Christophe Benavent : Tous les domaines d'activité sont concernés : la santé, l'emploi, l'alimentation, l'éducation, les transports, nos finances. La logique des plateformes est que pour maximiser la valeur elles doivent influencer nos conduites. Un exemple simple est celui du covoiturage, l'expansion du leader du marché dépend à la fois du fait d'avoir beaucoup de conducteurs et de celui d'avoir de bons conducteur. En étant capable d'inciter ses membres à rouler cool, il s'assure de l'intérêt des passagers. Cette incitation risque de faire de cette marque un acteur plus influant que la sécurité routière !
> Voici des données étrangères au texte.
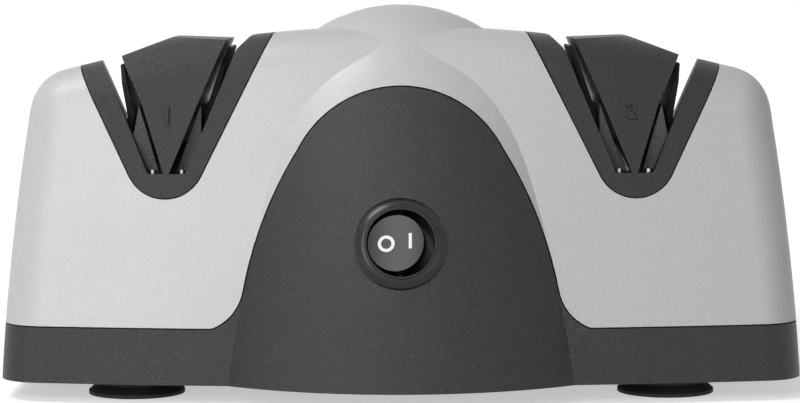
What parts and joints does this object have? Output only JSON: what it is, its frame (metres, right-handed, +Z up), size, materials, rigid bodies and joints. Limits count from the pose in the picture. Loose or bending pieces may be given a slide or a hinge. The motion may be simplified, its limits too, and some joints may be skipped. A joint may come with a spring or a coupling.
{
  "type": "electric knife sharpener",
  "caption": "Countertop electric knife sharpener with slotted guides over grinding wheels, a domed centre and a rocker switch",
  "frame": {"origin": "middle of the footprint, on the plane of the feet", "axes": "+X right as seen from the front, +Y to the back, +Z up"},
  "size_m": [0.2066, 0.108, 0.1007],
  "materials": {
    "black_plastic": "fine stipple, satin",
    "silver_paint": "fine metallic silver paint on plastic",
    "insert_plastic": "fine stipple, satin",
    "block_plastic": "ribbed, matt",
    "jaw_plastic": "smooth, satin",
    "coarse_abrasive": "coarse grit",
    "fine_abrasive": "fine grit",
    "rubber": "smooth, dull",
    "switch_plastic": "glossy",
    "rocker_plastic": "glossy",
    "copper": "enamelled",
    "lamination_steel": "stacked sheets",
    "nylon": "natural nylon",
    "lead_jacket": "smooth",
    "zinc": "die cast",
    "bronze": "sintered",
    "brass": "bright",
    "steel": "zinc plated"
  },
  "bodies": {
    "housing": {"base_housing": "black_plastic", "bearing_bracket_left": "zinc", "bearing_bracket_right": "zinc", "bearing_bush_left": "bronze", "bearing_bush_right": "bronze", "cover_screws": "steel", "guide_block_1_inner": "block_plastic", "guide_block_1_outer": "block_plastic", "guide_block_2_inner": "block_plastic", "guide_block_2_outer": "block_plastic", "guide_insert_1": "insert_plastic", "guide_insert_2": "insert_plastic", "jaw_pins": "steel", "motor_screws": "steel", "shading_rings": "copper", "stator_bobbin": "nylon", "stator_stack": "lamination_steel", "stator_winding": "copper", "stop_pins": "steel", "suction_foot_front_left": "rubber", "suction_foot_front_right": "rubber", "suction_foot_rear_left": "rubber", "suction_foot_rear_right": "rubber", "switch_body": "switch_plastic", "switch_lead": "lead_jacket", "switch_pivot": "steel", "switch_terminals": "brass", "through_screws": "steel", "top_cover": "silver_paint"},
    "drive": {"drive_shaft": "steel", "rotor_core": "lamination_steel", "cooling_fan": "nylon", "coarse_wheel": "coarse_abrasive", "fine_wheel": "fine_abrasive", "wheel_flange_1_inner": "steel", "wheel_flange_1_outer": "steel", "wheel_flange_2_inner": "steel", "wheel_flange_2_outer": "steel", "wheel_nut_1": "steel", "wheel_nut_2": "steel"},
    "rocker": {"switch_rocker": "rocker_plastic"},
    "jaw_1_inner": {"spring_jaw_1_inner": "jaw_plastic"},
    "jaw_1_outer": {"spring_jaw_1_outer": "jaw_plastic"},
    "jaw_2_inner": {"spring_jaw_2_inner": "jaw_plastic"},
    "jaw_2_outer": {"spring_jaw_2_outer": "jaw_plastic"}
  },
  "joints": [
    {"name": "rocker_tilt", "type": "hinge", "parent": "housing", "child": "rocker", "pos_m": [0, -0.04036, 0.04016], "axis": [0, 0.2923, 0.9563], "range_deg": [0, 22]},
    {"name": "drive_spin", "type": "hinge", "parent": "housing", "child": "drive", "pos_m": [0, 0, 0.041], "axis": [1, 0, 0], "continuous": true},
    {"name": "jaw_1_outer_swing", "type": "hinge", "parent": "housing", "child": "jaw_1_outer", "pos_m": [-0.07065, 0, 0.069], "axis": [0, -1, 0], "range_deg": [0, 4], "stiffness_Nm_per_rad": 0.2, "springref_deg": -1.72},
    {"name": "jaw_1_inner_swing", "type": "hinge", "parent": "housing", "child": "jaw_1_inner", "pos_m": [-0.04939, 0, 0.069], "axis": [0, 1, 0], "range_deg": [0, 4], "stiffness_Nm_per_rad": 0.2, "springref_deg": -1.72},
    {"name": "jaw_2_inner_swing", "type": "hinge", "parent": "housing", "child": "jaw_2_inner", "pos_m": [0.04939, 0, 0.069], "axis": [0, -1, 0], "range_deg": [0, 4], "stiffness_Nm_per_rad": 0.2, "springref_deg": -1.72},
    {"name": "jaw_2_outer_swing", "type": "hinge", "parent": "housing", "child": "jaw_2_outer", "pos_m": [0.07065, 0, 0.069], "axis": [0, 1, 0], "range_deg": [0, 4], "stiffness_Nm_per_rad": 0.2, "springref_deg": -1.72}
  ]
}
En quoi les évolutions suscitées par ces entreprises vont-elles nous être utiles ? Quels seront les bénéfices pour notre mode de vie ?

Jean-Gabriel Ganascia : Ces entreprises nous proposent les services dont nous avons besoin à moindre coût, ou en tout cas, pour un coût plus faible que d’autres nous le proposaient auparavant. Il apparaît donc extrêmement difficile de résister à leurs avances. En cela elles nous sont très utiles. Mais, ce qu’elles nous offrent possède en réalité un coût invisible. Nous sommes piégés. Avec le temps, il devient plus difficile de nous dégager. De plus, elles ne permettent pas à des sociétés de plus faible envergure, par exemple aux sociétés nationales ou européennes de subsister. Songeons, par exemple, qu’Androïd va bientôt proposer des décodeurs domestiques. Nous n’aurons alors plus besoin de passer par les opérateurs téléphoniques. D’un côté, nous serons satisfaits, car cela se fera à moindre coût. D’un autre côté, nous risquons d’être totalement asservi par quelques grandes sociétés de dimension mondiale qui nous proposerons tous les services, le téléphone, l’internet, les moteurs de recherche etc., sans vraiment d’alternative.

Le volume des données personnelles détenues par ces entreprises augmente sans cesse. De plus en plus de voix s'élèvent dans le monde pour dénoncer une menace sur la vie privée et sur les libertés publiques. 

Jean-Gabriel Ganascia :La clef de voute de l’édifice de l’économie contemporaine repose sur l’exploitation de grandes masses de données, les Big Data. En effet, c’est cela qui permet d’anticiper les désirs individuels et de proposer, à chacun, ce qui lui plaît. Nous vivons dans une économie de l’abondance. Nous sommes perdus dans l’océan des sollicitations. Nous faisons face à ce que certains appellent une crise du choix. Ces sociétés ayant à leur disposition toutes les informations sur nos choix passés (avec nos achats sur internet), sur nos mouvements (avec les traces laissées par nos téléphones portables), sur nos interrogations (avec nos requêtes sur les moteurs de recherche), sur nos amis (avec nos profils sur les réseaux sociaux) en déduisent énormément de choses sur nous et utilisent ces choses pour nous séduire. Cela constitue indubitablement une menace pour notre vie privée qui n’est plus et ne peut plus être respectée, en dépit des apparentes précautions que nous prenons. Ceci étant, les risques ne sont pas là où beaucoup le voient. Ces sociétés ne sont pas des Etats totalitaires, même si elles peuvent répondre aux injonctions des Etats, pour des raisons de sécurité publique. Elles ne souhaitent pas nous imposer un mode de vie uniforme. En revanche, elles risquent de dominer le monde et de supprimer les rôles des Etats-nations tels qu’ils existent en Europe. Il y a indubitablement un risque politique, mais pour le comprendre il ne faut pas garder les yeux dans le rétroviseur, et craindre le monde d’Orwell, de Staline ou de Mussolini. C’est une société bien différente qui se dessine. Le risque, c’est d’être réduit à l’état de consommateur et de ne plus être des citoyens. Nous devons regarder devant nous pour le voir et comprendre ce qui se profile !

Christophe Benavent : Votre remarque revêt deux aspects. Le premier est de savoir si le fait de posséder beaucoup de données sur les personnes permet de mieux les contrôler. Sans doute, mais pour le faire il faut des théories du comportement humain. Et ces entreprises ne les ont pas. La science sociale est fragile et enregistrer les données ne suffit pas à connaître. Les GAFA sont aveuglés. Ils ont toutes les données mais ne connaissent rien.

Le deuxième aspect est de savoir si ces entreprises veulent nous contrôler. Et clairement elles s'en moquent, nous pouvons être tout ce que nous voulons, c'est notre affaire. Ce qui leur importe c'est que nos conduites créent de la valeur. Facebook se moque de nos opinions, ce qui compte c'est que nous partagions le contenu des marques qui payent Facebook, tant que nous le faisions sans nudité...Quant au risque de dénonciation il est déjà existant et de droit. Ces plateformes peuvent facilement être des auxiliaires de police en plus de la police qu'elles imposent.